Wednesday, December 21, 2011

Tracy Baim's Cry for Gay Self Esteem and Why I Ain't Really Hearing It



I have known many great people who happened to be homosexuals, in much the same manner as I happen to be attracted and committed to the opposite sex; love is precious and private. They were and continue to be wonderful and caring people with rich and fulfilling lives and they have self-esteem in warehouse proportions.

Then they are Gay Activists, who are very much like their heterosexual counterparts - pains in the collective ass.

Activists are about as happy as a mob of Islamist fundamentalist at a Danish Cartoon Festival.

Gay or Straight, Activists go from zero to 10 on the loud and obnoxious and are constantly in crisis or attack mode - about or against exactly what God only knows.

This morning I visually thumbed through the electronic pages of the always angry Huffington Post - tweedy Northwestern Prof. Unemployed Fagin, Dave Protess, is railing about Injustice while he awaits his next subpoena; the man is screwing one and all and Tracy Baim offers a plea for historical Gay Self-Esteem.

To reboot my passion for LGBT issues and people, I launched the Chicago Gay History Project, interviewing some 200 people, mostly on video, and online now. As a result of that, I also helped advise WTTW TV on their Out & Proud in Chicago film project, and they recommended me for the companion book, published by Surrey Books in 2008, Out and Proud in Chicago: An Overview of the City's Gay Community. I also started to scan hundreds of thousands of editorial and photo files from the pre-digital era, to eventually post those online, too.

While keeping my full-time gig as publisher of Windy City Times, I realized there are different and important ways to make sure our LGBT legacy is not lost. The website is one way, and books (print and e-books) are another. So I have worked on three other books: Obama and the Gays: A Political Marriage, Leatherman: The Legend of Chuck Renslow, and Jim Flint: The Boy From Peoria.

The last two, co-written with Owen Keehnen, came out this year. They document the lives of two very important gay Chicagoans. Both are controversial -- but who isn't after a few decades of activism? Their stories were not well documented until these books, and there are hundreds of other Chicago LGBTs worthy of such documentation.

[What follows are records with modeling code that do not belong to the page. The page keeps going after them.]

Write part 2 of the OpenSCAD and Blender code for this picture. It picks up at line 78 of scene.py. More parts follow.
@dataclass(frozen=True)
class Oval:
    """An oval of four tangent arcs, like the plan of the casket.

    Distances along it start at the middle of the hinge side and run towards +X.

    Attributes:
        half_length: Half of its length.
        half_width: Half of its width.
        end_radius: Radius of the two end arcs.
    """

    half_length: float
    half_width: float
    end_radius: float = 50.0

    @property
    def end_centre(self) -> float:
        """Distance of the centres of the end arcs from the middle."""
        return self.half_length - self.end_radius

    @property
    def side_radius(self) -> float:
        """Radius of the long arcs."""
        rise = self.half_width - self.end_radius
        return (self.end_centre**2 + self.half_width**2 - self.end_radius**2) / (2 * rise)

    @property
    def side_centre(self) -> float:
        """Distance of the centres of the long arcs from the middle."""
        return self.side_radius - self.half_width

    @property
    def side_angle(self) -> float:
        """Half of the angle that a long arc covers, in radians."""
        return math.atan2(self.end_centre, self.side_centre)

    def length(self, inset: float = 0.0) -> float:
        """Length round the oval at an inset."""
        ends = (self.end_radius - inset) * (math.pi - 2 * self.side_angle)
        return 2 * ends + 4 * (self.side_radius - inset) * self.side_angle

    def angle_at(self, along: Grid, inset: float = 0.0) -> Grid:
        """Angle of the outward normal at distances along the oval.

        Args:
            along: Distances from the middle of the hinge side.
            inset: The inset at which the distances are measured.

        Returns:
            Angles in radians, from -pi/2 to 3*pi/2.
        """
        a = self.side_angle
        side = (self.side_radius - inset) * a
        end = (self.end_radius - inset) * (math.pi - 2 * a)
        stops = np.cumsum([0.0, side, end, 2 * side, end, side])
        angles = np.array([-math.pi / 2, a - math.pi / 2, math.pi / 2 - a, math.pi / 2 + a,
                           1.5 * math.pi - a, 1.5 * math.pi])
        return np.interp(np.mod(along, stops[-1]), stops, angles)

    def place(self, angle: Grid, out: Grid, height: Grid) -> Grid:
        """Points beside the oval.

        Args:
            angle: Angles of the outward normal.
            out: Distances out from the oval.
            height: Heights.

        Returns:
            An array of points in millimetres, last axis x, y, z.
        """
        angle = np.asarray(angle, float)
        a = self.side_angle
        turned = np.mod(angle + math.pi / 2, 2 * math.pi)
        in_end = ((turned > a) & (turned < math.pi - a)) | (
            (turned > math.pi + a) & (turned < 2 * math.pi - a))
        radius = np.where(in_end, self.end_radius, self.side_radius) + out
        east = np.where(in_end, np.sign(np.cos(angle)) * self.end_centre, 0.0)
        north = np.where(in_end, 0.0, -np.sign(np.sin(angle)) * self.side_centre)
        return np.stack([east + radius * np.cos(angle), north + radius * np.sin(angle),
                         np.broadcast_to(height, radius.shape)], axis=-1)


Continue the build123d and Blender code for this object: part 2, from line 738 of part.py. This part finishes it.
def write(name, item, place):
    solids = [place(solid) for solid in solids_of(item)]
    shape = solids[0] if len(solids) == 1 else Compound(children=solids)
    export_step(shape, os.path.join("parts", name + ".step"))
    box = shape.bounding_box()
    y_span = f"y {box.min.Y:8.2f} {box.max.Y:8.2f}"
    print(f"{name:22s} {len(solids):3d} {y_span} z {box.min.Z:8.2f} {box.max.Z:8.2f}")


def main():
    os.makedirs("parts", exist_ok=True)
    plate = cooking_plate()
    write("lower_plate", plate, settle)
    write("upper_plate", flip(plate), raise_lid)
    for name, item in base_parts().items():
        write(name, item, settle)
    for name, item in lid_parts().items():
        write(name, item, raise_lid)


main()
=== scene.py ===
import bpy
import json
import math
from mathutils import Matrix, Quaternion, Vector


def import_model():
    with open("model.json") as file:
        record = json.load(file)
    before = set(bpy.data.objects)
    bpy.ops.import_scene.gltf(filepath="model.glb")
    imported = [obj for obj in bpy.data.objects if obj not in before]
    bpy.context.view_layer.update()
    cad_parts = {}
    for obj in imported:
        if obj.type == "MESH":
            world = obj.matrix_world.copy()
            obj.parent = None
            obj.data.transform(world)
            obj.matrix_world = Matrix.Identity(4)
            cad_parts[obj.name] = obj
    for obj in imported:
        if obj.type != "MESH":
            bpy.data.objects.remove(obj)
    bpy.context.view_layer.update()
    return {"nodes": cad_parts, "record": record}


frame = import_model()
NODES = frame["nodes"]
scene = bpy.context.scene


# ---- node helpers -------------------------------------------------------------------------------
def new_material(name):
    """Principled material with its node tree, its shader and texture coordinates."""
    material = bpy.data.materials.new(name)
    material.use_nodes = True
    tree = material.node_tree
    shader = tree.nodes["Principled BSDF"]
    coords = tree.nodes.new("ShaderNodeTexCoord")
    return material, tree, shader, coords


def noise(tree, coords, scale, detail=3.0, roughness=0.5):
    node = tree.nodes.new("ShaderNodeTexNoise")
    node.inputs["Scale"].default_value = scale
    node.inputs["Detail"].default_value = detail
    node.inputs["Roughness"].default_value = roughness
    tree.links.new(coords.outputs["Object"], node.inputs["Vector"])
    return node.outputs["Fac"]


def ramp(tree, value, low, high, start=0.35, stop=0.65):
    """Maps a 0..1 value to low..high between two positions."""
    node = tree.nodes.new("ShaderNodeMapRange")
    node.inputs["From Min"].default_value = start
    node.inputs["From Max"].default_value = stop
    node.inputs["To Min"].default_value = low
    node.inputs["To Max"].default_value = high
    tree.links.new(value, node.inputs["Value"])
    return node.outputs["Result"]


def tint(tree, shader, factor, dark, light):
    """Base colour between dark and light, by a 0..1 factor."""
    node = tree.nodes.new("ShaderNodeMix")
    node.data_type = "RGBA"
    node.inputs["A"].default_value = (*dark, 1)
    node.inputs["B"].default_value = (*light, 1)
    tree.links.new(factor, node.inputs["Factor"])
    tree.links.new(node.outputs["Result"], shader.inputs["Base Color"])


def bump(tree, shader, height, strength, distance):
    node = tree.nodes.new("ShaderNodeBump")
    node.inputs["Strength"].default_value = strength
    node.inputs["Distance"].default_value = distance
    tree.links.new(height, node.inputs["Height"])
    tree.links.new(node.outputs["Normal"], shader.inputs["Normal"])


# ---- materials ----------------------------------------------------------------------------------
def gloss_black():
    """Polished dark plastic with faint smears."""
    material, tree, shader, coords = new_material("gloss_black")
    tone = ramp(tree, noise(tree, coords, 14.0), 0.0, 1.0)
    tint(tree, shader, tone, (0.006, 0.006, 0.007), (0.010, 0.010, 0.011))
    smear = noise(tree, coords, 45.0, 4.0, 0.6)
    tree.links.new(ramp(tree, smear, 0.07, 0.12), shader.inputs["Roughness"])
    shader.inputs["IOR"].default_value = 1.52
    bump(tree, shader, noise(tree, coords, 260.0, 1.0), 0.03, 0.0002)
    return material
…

Fair enough. Self-esteem comes from books about a boy from Peoria who put on shows for a very limited audience? Noel Coward I understand, but Mr. Flint? A leather bar owner? Chaps and Whips and Brando Jackets might not be to everyone's taste, but . . .I don't honestly get it.

I don't get the definition of self-esteem in this, Ms. Baim's, context. My self-esteem objects to any and all cataloging of my sexual inclinations, assignations, or self-touting manifestations of worth. Self-esteem, as far as I know, refuses public proclamation.

Real Combat Veterans never talk about their war experiences.

True philanthropists are tough to find - this I know, as a professional fund-raiser - they are deep in the weeds.

Saints don't know they are.

Self-esteem requires no fanfare. Role-playing folks are pretty sad creatures. A real magician never really needs to wear a cape and most of the really great chefs rarely wear their big white hats out to a movie.

If you want to see Tracy Baim's conception of self esteem, go to any Starbucks, get a coffee and grab a chair. The show is a riot.

Go to a trendy tavern in mid-afternoon and meet a score of unpublished poets, playwrights and novelists - no end of that measure of self-esteem. Like Notre Dame Alums, faux writers will let you know.

Watch a reality TV show - self esteem aplenty.

I met my late wife and mother of my three children, while bartending for a gentleman who happened to be as Gay as Christmas, as well as a canny businessman. For that gentleman, I owe a magnifiucent and precious hunk of my life. He did not care a jot that I was a breeder, nor I that my Vietnam Bronze Star awarded veteran bosss, who never ever talked about 'Nam, though his breeder brother and nephews did aplenty, was in love with a man.

No on, and that means NO one, cares a whit about my sexual lifestyle, which is about as wild as George Gobel reruns; likewise, only sad and needy people need to raise their self-esteem via some artifical means - they need to wear their medals and halos in public. I know that being happy in your skin is tough work for breeder and gay alike. We are all sinners, God help us.